Working for a startup is exciting. Many young professionals crave that environment. From a career perspective, being a part of something new and revolutionary can be a huge step forward. But it’s important for Fintech startups to understand the value of intellectual capital. Creating an environment where employees want to work will pay off in the future.
Incredible ideas can fall on their face because the people building them are uninspired. A team that believes in what they’re doing will blow away a team that’s just looking for a paycheck, and the only way to attract the right people is with a good corporate culture.
It’s important for businesses to consider price elasticity to their solution before they go to market. There are a number of products that we are fairly inelastic towards. If butter is too expensive, we’ll just buy margarine. If you can’t afford the iPhone, you might just buy an Android. On paper, it seems like financial services would also be fairly inelastic. But once all of the other costs are factored in, many plans fall apart.

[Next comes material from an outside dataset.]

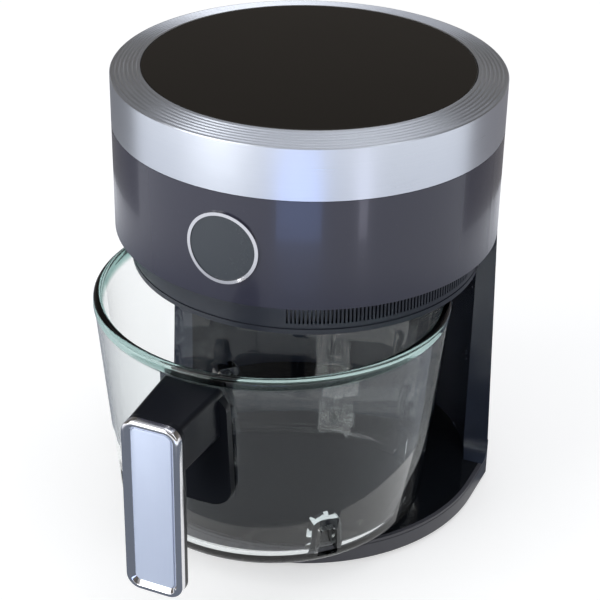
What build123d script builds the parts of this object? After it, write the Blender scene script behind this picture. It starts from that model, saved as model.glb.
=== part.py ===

Payment service providers are the best example of this problem. If they can process a transaction for less than the competition, it might seem like they’re a shoe in. But once you consider the fact that it would cost companies a ton of money to change providers, switch their customers over to a new platform, it’s clearly a poor deal.
Scale and market penetration are very real threats to financial efficiency. For most Fintech startups, the only way to be competitive is to truly be the best solution on the market.
On paper, it might seem like these issues mean that Fintech companies still have a tough road ahead. In fact, quite the opposite is true. Several years ago, most startups were heading into uncharted territory. Today, many have succeeded and many have failed. This paints a pretty good picture of today’s financial marketplace. To be successful, startups will have to learn from the mistakes of failed businesses. But by the same token, this also means that there are opportunities to follow in the footsteps of industry leaders.